MAGNESIUM BASED ALLOYS FOR BIODEGRADABLE IMPLANTS APPLICATIONS USING ADDITIVE MANUFACTURING TECHNIQUE: A REVIEW

Abstract

Biodegradable materials have various advantages compared to nonbiodegradable materials. Developing implants using biodegradable materials eliminates the need for secondary surgery, improves mechanical and biological properties, and improves biocompatibility. Magnesium (Mg) and its alloys are frequently used in orthopedic applications nowadays. However, the rapid degradation of Mg poses a substantial challenge. As a result, for the bone to heal properly, a proper balance between implant degeneration rate and bone healing must be obtained. Mg has certain other drawbacks, such as the need for an inert atmosphere when employing powder metallurgy and casting procedures to manufacture it because of its reactive nature. In this paper, Additive manufacturing (AM) techniques for manufacturing orthopedic biodegradable implants made of Mg and its alloys are discussed which helps in obtaining improved biological and mechanical properties of the implants.

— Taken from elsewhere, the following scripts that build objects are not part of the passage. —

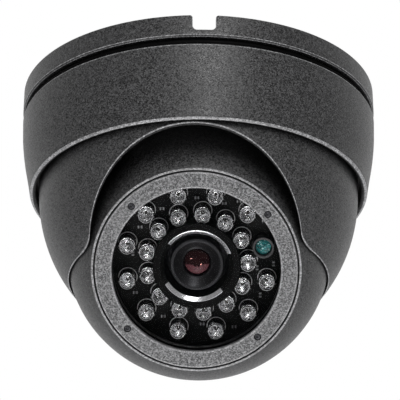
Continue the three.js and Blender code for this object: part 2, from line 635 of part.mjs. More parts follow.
const tilting = new THREE.Group();            // its +Z is the lens axis, its +Y is up the face
tilting.position.z = BALL_Z;
tilting.rotation.x = radians(90 + LENS_DEPRESSION);
camera.add(tilting);
place(tilting, "tilt_bracket", tiltBracket(), finish.steel);
place(tilting, "tilt_pivot_left", pivotPin(-1), finish.steel);
place(tilting, "tilt_pivot_right", pivotPin(1), finish.steel);

const eyeball = new THREE.Group();
eyeball.rotation.z = radians(ROLL_AT_REST);
tilting.add(eyeball);
place(eyeball, "eyeball_housing", eyeballHousing(), finish.paint);
place(eyeball, "bezel_ring", bezelRing(), finish.bezelPaint);
BEZEL_SCREW_ANGLES.forEach((angle, i) => {
  place(eyeball, `bezel_screw_${i + 1}`, bezelScrew(angle), finish.blackSteel);
});
place(eyeball, "front_window", frontWindow(), finish.clearGlass);
place(eyeball, "window_gasket", windowGasket(), finish.rubber);
place(eyeball, "cable_gland", cableGland(), finish.rubber);
place(eyeball, "bracket_nut", bracketNut(), finish.blackSteel);
place(eyeball, "led_board", ledBoard(), finish.board);
const cellSpot = [...polar(...PHOTOCELL_AT), 0];
place(eyeball, "photocell_sleeve", photocellSleeve().translate(cellSpot), finish.blackPlastic);
place(eyeball, "photocell", photocell().translate(cellSpot), finish.photocell);
for (const row of LED_RINGS) {
  for (let i = 0; i < row.places; i += 1) {
    const [x, y] = polar(row.radius, row.first + (360 * i) / row.places);
    if (i !== row.skipped) place(eyeball, `led_${row.name}_${i + 1}`, led().translate([x, y, 0]), finish.led);
  }
}
place(eyeball, "lens_shroud", lensShroud(), finish.rubber);
place(eyeball, "lens_barrel", lensBarrel(), finish.lensMetal);
place(eyeball, "lens_front_glass", lensFrontGlass(), finish.lensGlass);
place(eyeball, "lens_lock_ring", lensLockRing(), finish.lensMetal);
place(eyeball, "lens_holder", lensHolder(), finish.blackPlastic);
place(eyeball, "image_sensor", imageSensor(), finish.chip);
place(eyeball, "sensor_board", sensorBoard(), finish.greenBoard);
place(eyeball, "power_board", powerBoard(), finish.greenBoard);
standoffSpots().forEach((spot, i) => {
  place(eyeball, `board_standoff_${i + 1}`, standoff(spot), finish.steel);
});
place(eyeball, "board_connector", boardConnector(), finish.blackPlastic);
place(eyeball, "led_harness", ledHarness(), finish.blackPlastic);

export default camera;
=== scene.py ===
import json
import math
import random

import bmesh
import bpy
import numpy as np
from mathutils import Matrix, Vector

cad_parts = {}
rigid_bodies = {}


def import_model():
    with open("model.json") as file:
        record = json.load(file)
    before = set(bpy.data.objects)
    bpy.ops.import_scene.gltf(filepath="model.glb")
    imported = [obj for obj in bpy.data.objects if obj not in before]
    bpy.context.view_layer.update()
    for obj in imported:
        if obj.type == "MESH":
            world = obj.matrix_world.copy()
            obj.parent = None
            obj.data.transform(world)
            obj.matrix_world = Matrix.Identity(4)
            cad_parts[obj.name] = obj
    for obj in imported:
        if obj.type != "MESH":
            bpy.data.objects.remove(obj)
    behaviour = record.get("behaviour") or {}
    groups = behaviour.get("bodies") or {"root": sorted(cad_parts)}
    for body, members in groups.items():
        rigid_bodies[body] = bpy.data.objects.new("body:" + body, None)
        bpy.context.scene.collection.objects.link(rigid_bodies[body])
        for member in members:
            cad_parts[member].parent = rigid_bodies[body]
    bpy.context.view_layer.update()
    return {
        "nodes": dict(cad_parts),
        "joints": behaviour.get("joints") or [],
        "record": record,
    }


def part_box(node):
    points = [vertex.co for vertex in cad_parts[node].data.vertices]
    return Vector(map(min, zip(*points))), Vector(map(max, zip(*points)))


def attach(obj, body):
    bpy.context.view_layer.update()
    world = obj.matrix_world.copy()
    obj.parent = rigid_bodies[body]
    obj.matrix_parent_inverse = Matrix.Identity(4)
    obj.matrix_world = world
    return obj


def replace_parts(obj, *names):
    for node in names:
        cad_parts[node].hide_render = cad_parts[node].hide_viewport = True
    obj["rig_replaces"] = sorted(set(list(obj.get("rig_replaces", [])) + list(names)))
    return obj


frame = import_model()

# A turret ("eyeball") dome camera. Lengths below are in millimetres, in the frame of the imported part:
# z = 0 is the ceiling face, -Y is the front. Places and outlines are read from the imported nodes.
MM = 0.001
ROUND = 256                      # facets round the large turned pieces
MEDIUM = 128                     # facets round the middling ones
FINE = 64                        # facets round the small ones
NEAR = 0.01                      # points closer than this are one place
HAIR = 1e-6                      # a radius smaller than this is on the axis
EASE = 0.14                      # bevel on the cut edges of the castings
EASE_ANGLE = 38                  # only edges bent by more degrees than this are bevelled
UPRIGHT = Matrix.Identity(4)
TO_REAR = Matrix.Rotation(math.radians(-90), 4, "X")      # lays a piece's Z along +Y
random.seed(7)

record = frame["record"]
joints = {joint["name"]: joint for joint in frame["joints"]}
body_of = {node: body for body, nodes in record["behaviour"]["bodies"].items() for node in nodes}
slot_of = {part["node"]: part["material_slot"] for part in record["subparts"]}


# ------------------------------------------------------------------ places taken from the frame
def eyeball_place():
    """Frame of the eyeball at rest, in mm: origin at its centre, Z out along the lens, X level."""
    centre = Vector(joints["eyeball_tilt"]["pos_m"]) / MM
    out = Vector(joints["eyeball_roll"]["axis"]).normalized()
    side = Vector((1, 0, 0))
    up = out.cross(side)
    turn_to = Matrix((side, up, out)).transposed().to_4x4()
    return Matrix.Translation(centre) @ turn_to


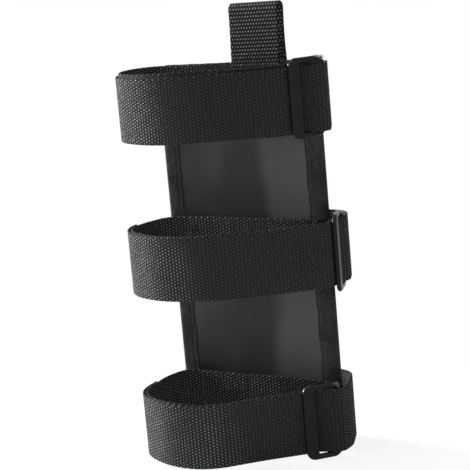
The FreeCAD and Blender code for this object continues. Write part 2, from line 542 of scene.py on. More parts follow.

These orthopedic implants should have a controlled rate of degradation and antibacterial functional surfaces. There is also a description of the use of several AM processes utilized to enhance the mechanical and biological characteristics of implants employing Mg. This paper also seeks to present the concept of integrating established techniques into a production process to obtain the needed biodegradable implant material for orthopedic applications.